Il s’agit du journaliste défenseur des droits humains Said Boudour, arrêté le 23 avril 2021 alors qu’il couvrait une marche du Hirak, placé depuis sous contrôle judiciaire, de la militante Jamila Loukil, interpellée chez elle 27 avril 2021, et du syndicaliste Kaddour Chouicha, appréhendé le même jour et tous deux placés en liberté. 

Accusé d’ « enrôlement dans une organisation terroriste », ce trio de militants pro-démocratie va comparaître avec une douzaine d’autres prévenus. En réalité, leurs seuls torts sont d’avoir osé critiquer pacifiquement le régime et dénoncé ses dérives autoritaires. 

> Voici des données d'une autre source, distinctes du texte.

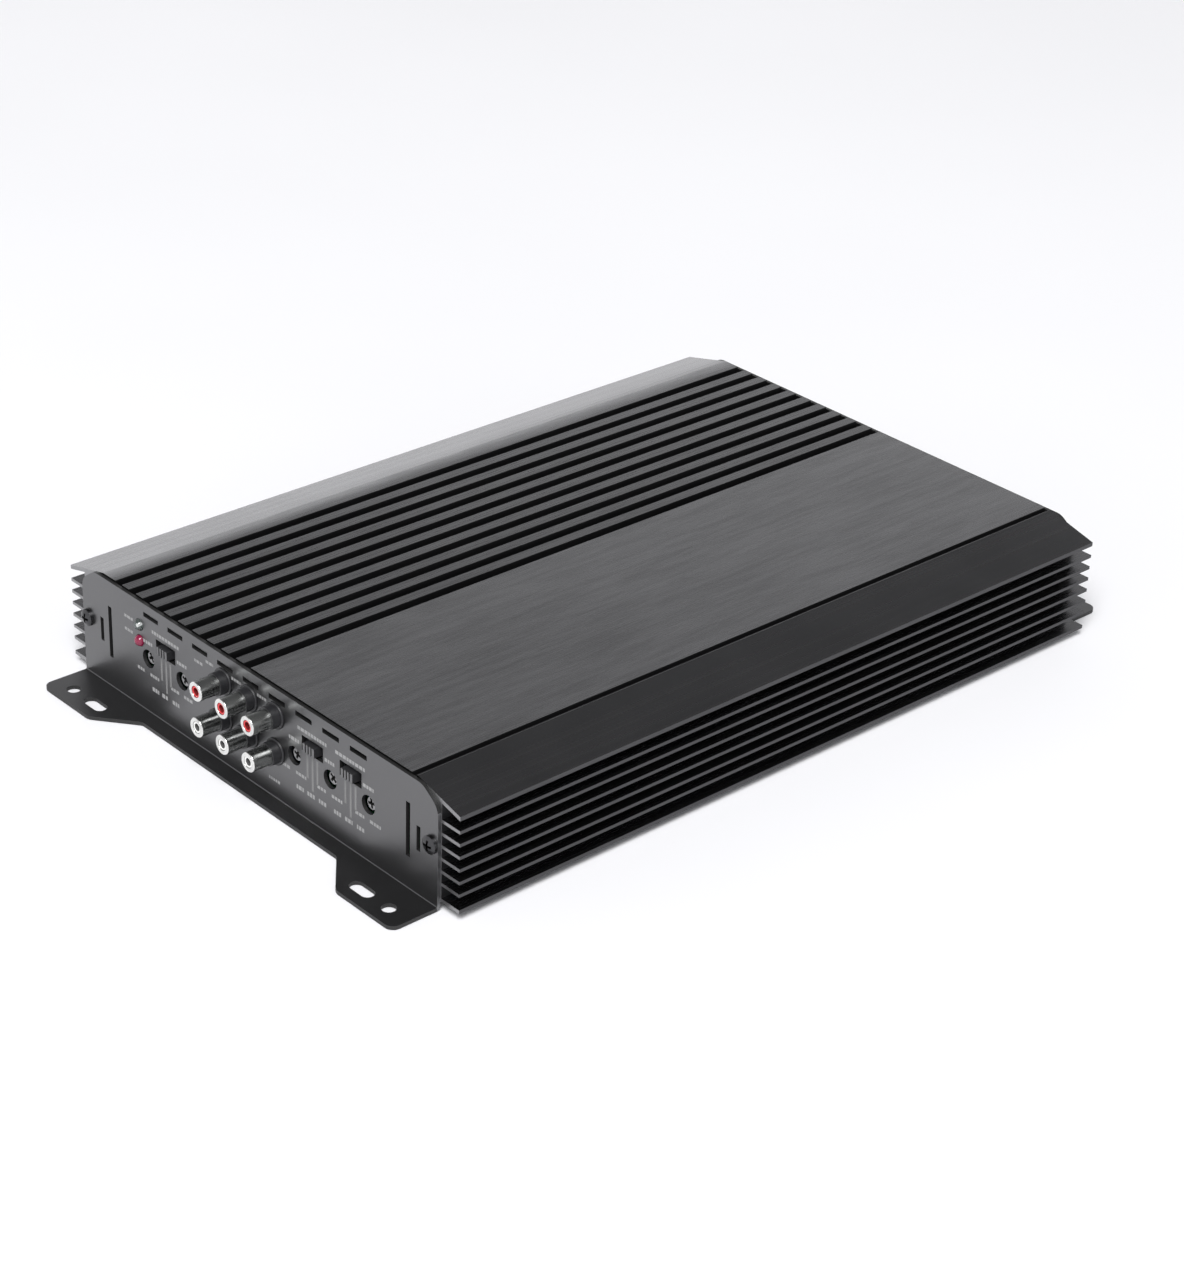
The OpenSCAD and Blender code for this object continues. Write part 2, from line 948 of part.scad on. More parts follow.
module power_terminal_screws() {
    color(metal)
        terminal_screws(
            power_x, power_count, power_pitch, power_clamp, power_entry, power_entry_z,
            power_screw_r, power_head_r, power_head_h);
}

module speaker_terminal_block() {
    color(black)
        terminal_block(
            speaker_x, speaker_count, speaker_pitch, speaker_block_h, speaker_clamp, speaker_entry_z,
            speaker_head_r);
}

module speaker_terminal_clamps() {
    color(brass)
        terminal_clamps(
            speaker_x, speaker_count, speaker_pitch, speaker_clamp, speaker_entry, speaker_entry_z,
            speaker_screw_r);
}

module speaker_terminal_screws() {
    color(metal)
        terminal_screws(
            speaker_x, speaker_count, speaker_pitch, speaker_clamp, speaker_entry, speaker_entry_z,
            speaker_screw_r, speaker_head_r, speaker_head_h);
}

function fuse_place(index) = fuse_x + (index - 0.5) * fuse_pitch;

module fuse_holder() {
    pocket_t = fuse_t + 2 * fuse_clearance;
    pocket_w = fuse_w + 2 * fuse_clearance;
    color(black)
        difference() {
            box(
                [fuse_x - fuse_holder_w / 2, block_back_y, board_top],
                [fuse_x + fuse_holder_w / 2, fuse_holder_front_y, fuse_holder_high]);
            for (index = [0, 1])
                translate([fuse_place(index), 0, fuse_z]) {
                    box(
                        [-pocket_t / 2, fuse_back_y - fuse_clearance, -pocket_w / 2],
                        [pocket_t / 2, fuse_holder_front_y + 1, pocket_w / 2]);
                    for (side = [-1, 1])
                        translate([0, 0, side * blade_offset])
                            box(
                                [-blade_slot_w / 2, fuse_back_y - blade_l - 2, -blade_w / 2 - 0.4],
                                [blade_slot_w / 2, fuse_back_y, blade_w / 2 + 0.4]);
                }
        }
}

module fuse_clips() {
    half = blade_t / 2 + clip_gap;
    color(brass)
        for (index = [0, 1])
            for (side = [-1, 1])
                translate([fuse_place(index), fuse_back_y - blade_l - 2, fuse_z + side * blade_offset])
                    difference() {
                        box(
                            [-half - clip_leaf_t, 0, -blade_w / 2],
                            [half + clip_leaf_t, blade_l, blade_w / 2]);
                        box([-half, 1, -blade_w], [half, blade_l + 1, blade_w]);
                    }
}

module fuse_body(index) {
    window = [1.2, 2, 2.4];
    color("#3f9b57")
        translate([fuse_place(index), fuse_back_y, fuse_z])
            difference() {
                along_y(0, fuse_l)
                    polygon(rounded(
                        [
                            [-fuse_t / 2, -fuse_w / 2], [fuse_t / 2, -fuse_w / 2],
                            [fuse_t / 2, fuse_w / 2], [-fuse_t / 2, fuse_w / 2]
                        ],
                        [for (corner = [0 : 3]) fuse_corner_r]));
                for (side = [-1, 1]) {
                    translate([side * fuse_t / 2, fuse_l / 2, 0])
                        cube([grip_t * 2, fuse_l / 2, fuse_w - 6], center = true);
                    translate([0, fuse_l, side * blade_offset])
                        cube(window, center = true);
                }
            }
}

module fuse_blades(index) {
    color(metal)
        for (side = [-1, 1])
            translate([fuse_place(index), fuse_back_y, fuse_z + side * blade_offset])
                box([-blade_t / 2, -blade_l, -blade_w / 2], [blade_t / 2, 0, blade_w / 2]);
}

// ---- Electronics on the main board ----

module ring(outer_r, inner_r, h) {
    difference() {
        cylinder(r = outer_r, h = h, center = true);
        cylinder(r = inner_r, h = h + 1, center = true);
    }
}

// A copper winding wraps a ring core, and leaves wedges of it bare between its sections.
module winding(outer_r, inner_r, h, wire, sections, bare_angle) {
    difference() {
        rotate_extrude()
            difference() {
                translate([inner_r - wire, -h / 2 - wire])
                    square([outer_r - inner_r + 2 * wire, h + 2 * wire]);
                translate([inner_r, -h / 2])
                    square([outer_r - inner_r, h]);
            }
        for (i = [0 : sections - 1])
            rotate(i * 360 / sections)
                linear_extrude(h * 3, center = true)
                    polygon([
                        [0, 0],
                        2 * outer_r * [cos(bare_angle / 2), -sin(bare_angle / 2)],
                        2 * outer_r * [cos(bare_angle / 2), sin(bare_angle / 2)]
                    ]);
    }
}

module transformer_cores() {
    color("#4d4a45")
        for (x = core_xs)
            translate([x, core_y, core_z])
                ring(core_r, core_bore_r, core_h);
}

module transformer_windings() {
    color("#b5622f")
        for (x = core_xs)
            translate([x, core_y, core_z])
                winding(core_r, core_bore_r, core_h, core_wire, 4, 24);
}

module choke_core() {
    color("#c9b42e")
        translate([choke_x, choke_y, choke_z])
            ring(choke_r, choke_bore_r, choke_h);
}

module choke_winding() {
    color("#b5622f")
        translate([choke_x, choke_y, choke_z])
            winding(choke_r, choke_bore_r, choke_h, choke_wire, 3, 40);
}

module in_row(row) {
    for (i = [0 : row[0] - 1])
        translate([row[1] + i * row[2], row[3], board_top])
            children();
}

// A can with the cross-shaped vent pressed into its top.
module capacitor(r, h) {
    vent_w = 0.6;
    difference() {
        cylinder(r = r, h = h);
        for (turn = [0, 90])
            rotate(turn)
                translate([-r * 0.6, -vent_w / 2, h - 0.4])
                    cube([r * 1.2, vent_w, 1]);
    }
}

module input_capacitors() {
    color("#2b3b5c")
        in_row(input_cap_row)
            capacitor(input_cap_r, cap_h);
}

module rail_capacitors() {
    color("#2b3b5c")
        in_row(rail_cap_row)
            capacitor(rail_cap_r, cap_h);
}

module signal_capacitors() {
    color("#24282c")
        for (row = signal_cap_rows)
            in_row(row)
                capacitor(signal_cap_r, signal_cap_h);
}

function transistor_y(i) = (i - (transistor_count - 1) / 2) * transistor_pitch;
function clamp_screw_y(i) = (i - (clamp_screw_count - 1) / 2) * transistor_pitch * 2;

module transistor_bodies() {
    color("#1d1d20")
        both_sides()
            for (i = [0 : transistor_count - 1])
                translate([thick_wall_x - pad_t - tab_t - case_t, transistor_y(i), case_z])
                    box([0, -case_w / 2, 0], [case_t, case_w / 2, case_h]);
}

// The lead leaves the foot of the tab, steps away from the wall and goes down to the board.
module transistor_lead() {
    half = lead_w / 2;
    step_z = -1.2;
    box([-lead_bend, -half, board_top - case_z], [-lead_bend + lead_t, half, step_z]);
    box([-lead_bend, -half, step_z], [tab_t, half, step_z / 2]);
    box([0, -half, step_z / 2], [tab_t, half, 0]);
}

module transistor_tabs() {
    color(metal)
        both_sides()
            for (i = [0 : transistor_count - 1])
                translate([thick_wall_x - pad_t - tab_t, transistor_y(i), case_z]) {
                    difference() {
                        box([0, -case_w / 2, 0], [tab_t, case_w / 2, tab_h]);
                        translate([-1, 0, tab_hole_z])
                            rotate([0, 90, 0])
                                cylinder(r = tab_hole_r, h = tab_t + 2);
                    }
                    for (lead = [-1, 0, 1])
                        translate([0, lead * lead_pitch, 0])
                            transistor_lead();
                }
}

module insulating_pads() {
    half = case_w / 2 + 1;
    color("#cfc6b2")
        both_sides()
            for (i = [0 : transistor_count - 1])
                translate([thick_wall_x - pad_t, transistor_y(i), case_z - 0.4])
                    box([0, -half, 0], [pad_t, half, pad_h]);
}

module clamp_bars() {
    bar_l = transistor_count * transistor_pitch;
    color("#8d8f93")
        both_sides()
            difference() {
                box([bar_x, -bar_l / 2, bar_z - bar_h / 2], [bar_x + bar_t, bar_l / 2, bar_z + bar_h / 2]);
                for (i = [0 : clamp_screw_count - 1])
                    translate([bar_x - 1, clamp_screw_y(i), bar_z])
                        rotate([0, 90, 0])
                            cylinder(r = clamp_screw_r + hole_gap, h = bar_t + 2);
            }
}

module clamp_bar_screws() {
    color(metal)
        both_sides()
            for (i = [0 : clamp_screw_count - 1])
                translate([bar_x, clamp_screw_y(i), bar_z])
                    rotate([0, -90, 0])
                        pan_screw(2.6, 1.8, clamp_screw_r, clamp_screw_l);
}

module driver_chips() {
    stand = 0.6;
    pin = [0.5, 0.7, 4];
    row_y = (chip_size.y + pin.y) / 2;
    color("#1d1d20")
        in_row(chip_row)
            difference() {
                translate([-chip_size.x / 2, -chip_size.y / 2, stand])
                    cube(chip_size);
                translate([-chip_size.x / 2, 0, stand + chip_size.z - 0.5])
                    cylinder(r = 1.2, h = 2);
            }
    color(metal)
        in_row(chip_row)
            for (side = [-1, 1])
                for (i = [0 : chip_pins - 1])
                    translate([(i - (chip_pins - 1) / 2) * chip_pin_pitch, side * row_y, pin.z / 2])
                        cube(pin, center = true);
}

module power_resistors() {
    color("#d8d4c8")
        in_row(resistor_row)
            translate([-resistor_size.x / 2, -resistor_size.y / 2, 0])
                cube(resistor_size);
}

heatsink_housing();
bottom_cover();
bottom_cover_screws();
front_end_plate();
front_plate_screws();
rear_end_plate();
rear_plate_screws();
main_board();
board_standoffs();
board_screws();
control_board();
board_header();
input_socket_block();
input_socket_shells();
input_insulators_red();
input_insulators_white();
input_contacts();
adjuster_bodies();
adjuster_shaft(0);  // adjuster_shaft_1
adjuster_shaft(1);  // adjuster_shaft_2
adjuster_shaft(2);  // adjuster_shaft_3
adjuster_shaft(3);  // adjuster_shaft_4
adjuster_shaft(4);  // adjuster_shaft_5
switch_housings();
switch_slider(0);  // switch_slider_1
switch_slider(1);  // switch_slider_2
switch_slider(2);  // switch_slider_3
power_led();
protect_led();
led_spacers();
power_terminal_block();
power_terminal_clamps();
power_terminal_screws();
speaker_terminal_block();
speaker_terminal_clamps();
speaker_terminal_screws();
fuse_holder();
fuse_clips();
fuse_body(0);  // fuse_1_body
fuse_blades(0);  // fuse_1_blades
fuse_body(1);  // fuse_2_body
fuse_blades(1);  // fuse_2_blades
transformer_cores();
transformer_windings();
choke_core();
choke_winding();
input_capacitors();
rail_capacitors();
signal_capacitors();
transistor_bodies();
transistor_tabs();
insulating_pads();
clamp_bars();
clamp_bar_screws();
driver_chips();
power_resistors();
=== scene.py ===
"""Looks for the car amplifier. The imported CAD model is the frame; everything is in metres."""
import json
import math
import random

import bmesh
import bpy
from mathutils import Matrix, Vector


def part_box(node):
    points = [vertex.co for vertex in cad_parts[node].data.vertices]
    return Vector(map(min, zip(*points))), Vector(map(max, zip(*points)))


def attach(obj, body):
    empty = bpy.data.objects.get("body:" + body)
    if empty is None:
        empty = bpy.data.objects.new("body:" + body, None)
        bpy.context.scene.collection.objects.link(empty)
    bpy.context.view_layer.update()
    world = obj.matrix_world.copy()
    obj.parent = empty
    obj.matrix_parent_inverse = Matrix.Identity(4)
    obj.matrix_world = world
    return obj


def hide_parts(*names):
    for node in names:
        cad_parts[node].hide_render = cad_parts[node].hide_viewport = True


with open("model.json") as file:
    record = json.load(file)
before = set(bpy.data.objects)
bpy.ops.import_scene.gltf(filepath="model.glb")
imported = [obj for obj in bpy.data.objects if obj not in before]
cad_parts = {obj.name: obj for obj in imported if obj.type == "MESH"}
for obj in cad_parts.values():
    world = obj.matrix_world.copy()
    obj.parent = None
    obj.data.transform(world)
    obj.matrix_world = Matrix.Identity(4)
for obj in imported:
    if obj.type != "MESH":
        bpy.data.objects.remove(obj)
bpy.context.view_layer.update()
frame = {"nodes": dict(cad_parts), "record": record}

MM = 0.001
nodes = frame["nodes"]
HOUSING_LOW, HOUSING_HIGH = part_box("heatsink_housing")
SHEET_T = 1.6 * MM
PLATE_Y = HOUSING_LOW.y - SHEET_T
SHOULDER_X = 101.6 * MM
SLOPE_DROP = 6.5 * MM
GROOVE_DEPTH = 5 * MM
WIDEST_RIDGE = 20 * MM
# The extrusion's cut ends above this height are painted near black: painted shade for the shadowed
# gap over the end plates.
PAINTED_SHADE_STRIP_Z = 50.2 * MM
FACE_GAP = 0.1 * MM
SLOT_OF = {part["node"]: part["material_slot"] for part in frame["record"]["subparts"]}


# ---------------------------------------------------------------- shader building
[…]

Au total, une quinzaine de militants sont poursuivis dans cette parodie de justice, qui vise clairement à intimider l’opposition. A cet effet, le rapporteur des Nations Unies sur les droits à la liberté de réunion pacifique et à la liberté d’association, Clement Voule a exhorté ce samedi dans un tweet, les autorités algériennes « à ne pas utiliser les lois antiterroristes contre les défenseurs des droits de l’homme. »

Avec ces visites et ce monitoring judiciaire serré, Mary Lawlor compile un faisceau de preuves accablant sur la répression tous azimuts à l’œuvre en Algérie. Son verdict à l’ONU, en mars prochain, sera décisif.